Nothing suspicious going on here
A simple platter of fresh vegetables and seafood, cooked simply(steamed?). The ebi was the only thing that stood out for me. Some of the vegetables had a rather unpleasant mushy texture. Bad
Tai(sea bream) and flounder(hirame)
The flounder was served with a gelee of ponzu, it was an absolute delight to eat. The gelee negated the need for any kind of soya sauce or wasabi, it was an intelligent and elegant way to serve the sashimi. Ponzu gelee had an incredible aroma, the yuzu helped to tone down the ‘saltiness’ of the soya, it gave the dish a very fresh mouthfeel. The letdown was the tai, it was chewy to the point where it simply did not want to break down in the mouth, plus it was way too stringy, bad enough to pull the overall dish down drastically. Okay-Good
Chutoro with mustard, egg yolk-soya dipping sauce
The egg yolk was soaked in soya sauce for two days and took on a very viscous, rich texture. The Chutoro with the mustard itself wasn’t spectacular, the heat of the mustard gave the sashimi a similar taste to wasabi, but with a different kind of smell, the dipping sauce helped to elevate the richness of the fish to new levels. Okay
Sakura leaves, Sakura flowers, Amadei
This was served in a thick, starchy, stock. The amadei was nicely cooked, sitting on a bed of glutinous rice, the Sakura added another element of aromatics to the dish, but I didn’t enjoy the consistency of the stock. It tasted too.. subtle to have that kind of thick consistency, think of eating a stew with very muted down flavors. Okay
Grilled tofu with miso, grilled bamboo with pureed Japanese aromatics
The miso had a perfect tiny crust, but the the crux of the dish was it’s unbelievably complex flavor, it was surprisingly sweet, yet it retained that inherent salty bean flavor that you get in all miso, it complimented the soft, moist tofu perfectly. The bamboo didn’t do to shabbily either, it was very juicy, literally having to pull away because it was leaking so much juices after biting into it. The Japanese herb perfumed the dish nicely but left a slight tinge on the tongue, the only way I can describe it is a hybrid between mint and pepper. This was one of the best dishes I’ve had in recent memory. Superb
Japanese mountain yam with seaweed
This was a dish grounded in one texture, a very slimy one. The mountain yam, or nagaimo, had a very crunchy texture covered in a sticky slime. The seaweed had a tinge of acidity(vinegar?) that gave it a wonderful refreshing quality, it also had a somewhat slimy consistency, the crunch from the yam gave the dish a nice textural contrast. Okay
You are basically served raw icefish, meant to be dipped into a kombu stock to cook. The fish had a very subtle flavor, with a nice soft texture that made it quite addictive, especially after being dipped into the accompanying ponzu sauce. There was a gelatinous block made of miso and sesame, simmering in the kombu, it didnt taste of much but had a strong aroma of sesame. Light flavors and not very substantial. Okay
Bamboo steamed rice
The rice took on the juices of the bamboo and gave it a subtle, earthy sweetness. The bamboo was cooked to a point where it still retained a nice bite, which contrasted the soft rice beautifully. It was good enough that I had a second bowl, and I was pretty full at this point. The edamame soup puree could’ve been better executed, it was blended with dashi stock; which made for an interesting combination, but I felt that the flavors seemed to clash, I would’ve preferred a stronger edamame taste, and slightly more viscosity. Good
Almond tofu, basil puree, tadpole eggs(?)
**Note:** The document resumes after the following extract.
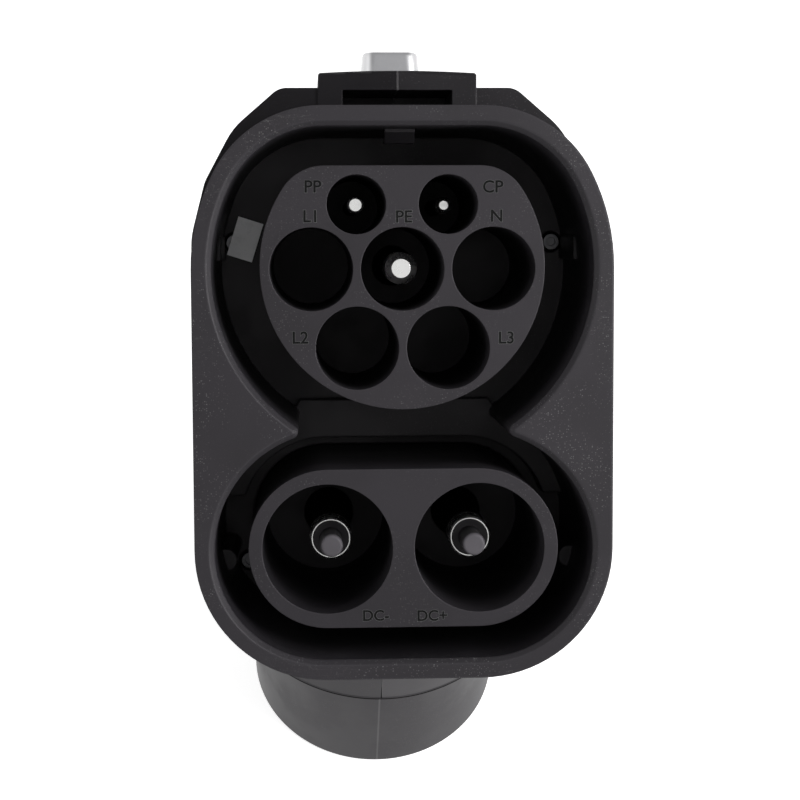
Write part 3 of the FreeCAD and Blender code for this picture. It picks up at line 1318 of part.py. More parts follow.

The almond tofu had a less brittle consistency than I’m used to, it was soft but had a more ‘meaty’ texture, similar to a custard. The almond paired nicely with the basil and it was a very refreshing end to the meal. The ‘tadpole eggs’, a component that features in a lot of Singaporean desserts, were more crunchy and had a better bite than those I’ve eaten in Singapore. Good-Very Good
My lunch at Akasaka Kikunoi was a little underwhelming. Its hard to fault most of the dishes, but save the grilled tofu dish, everything was forgettable. The restaurant serves predominantly traditional kaiseki type food, but there are some updated ideas that I felt were pretty innovative, like the ponzu gelee. There is a strong emphasis on seasonal ingredients, like the bamboo, usually cooked simply to retain the natural flavors, but a little more needs to be done to elevate some of it.
Service was impeccable, not much English is spoken, but they do have a large recipe book that they bring out where you get an accurate description of each dish. Sitting at the bar, you get the full view of a team of 4-5 chefs plating dishes for the entire restaurant. There is an air of serenity about the restaurant, to the garden leading up to the restaurant, the wooden furniture, the impeccably laid out cutlery; while that in itself is quite an experience, don’t go to the restaurant with too high hopes for the food.